Fitting finds the internal parameters of a model that will be used to transform data. Transforming applies the parameters to data. You may fit a model to one set of data, and then transform it on a completely different set.
fit_transform() is just doing both steps to the same data.
transform(X) applies dimensionality reduction to X, and returns X_reduced. transform(X, y) returns both X_reduced and y_pred.
This is a scikit example: You fit data to find the principal components. Then you transform your data to see how it maps onto these components:

from sklearn.decomposition import PCA

pca = PCA(n_components=2)

X = [[1,2],[2,4],[1,3]]

pca.fit(X)

# This is the model to map data
pca.components_

array([[ 0.47185791,  0.88167459],
       [-0.88167459,  0.47185791]], dtype=float32)

# Now we actually map the data
pca.transform(X)

array([[-1.03896057, -0.17796634],
       [ 1.19624651, -0.11592512],
       [-0.15728599,  0.29389156]])

# Or we can do both "at once"
pca.fit_transform(X)

array([[-1.03896058, -0.1779664 ],
       [ 1.19624662, -0.11592512],
       [-0.15728603,  0.29389152]], dtype=float32)
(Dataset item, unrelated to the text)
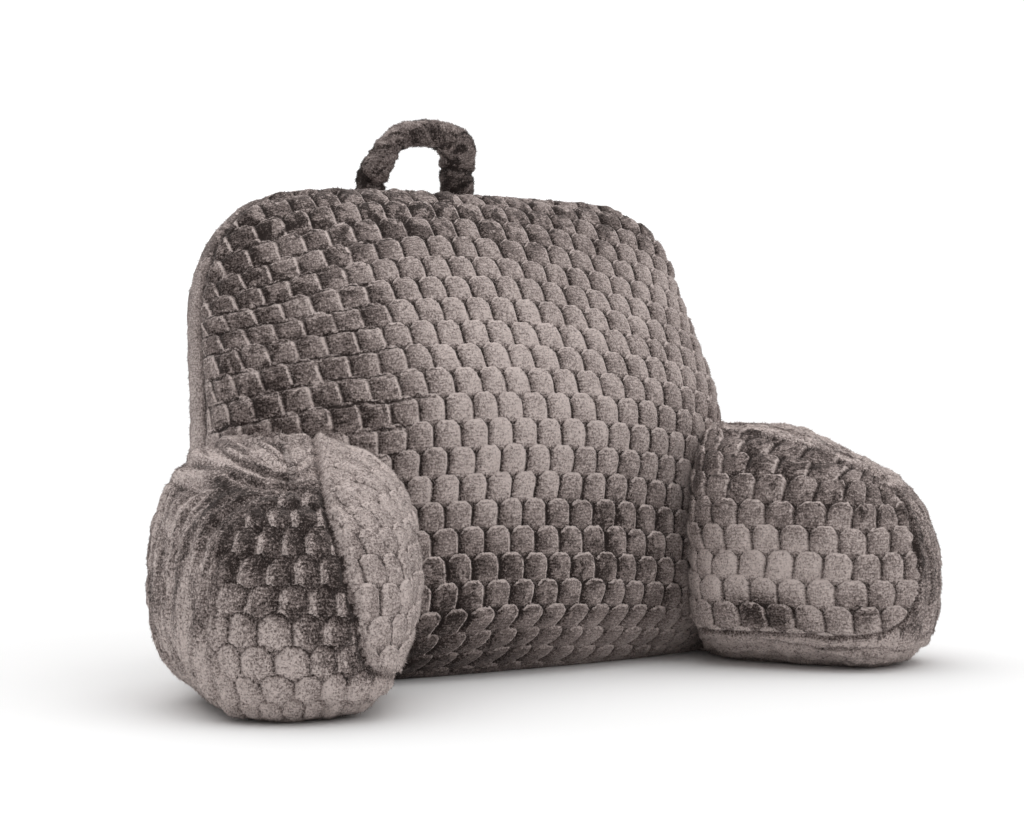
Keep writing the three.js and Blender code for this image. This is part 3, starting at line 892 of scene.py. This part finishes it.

You can now build a scatterplot to visualize the data:

colors = ['black', 'blue', 'purple', 'yellow', 'white', 'red', 'lime', 'cyan', 'orange', 'gray']
for i in range(len(colors)):
    x = reduced_data_rpca[:, 0][digits.target == i]
    y = reduced_data_rpca[:, 1][digits.target == i]
    plt.scatter(x, y, c=colors[i])

plt.legend(digits.target_names, bbox_to_anchor=(1.05, 1), loc=2, borderaxespad=0.)
plt.xlabel('First Principal Component')
plt.ylabel('Second Principal Component')
plt.title("PCA Scatter Plot")
plt.show()

  • A list of 10 colors, which is equal to the number of labels that you have. This way, you make sure that your data points can be colored in according to the labels.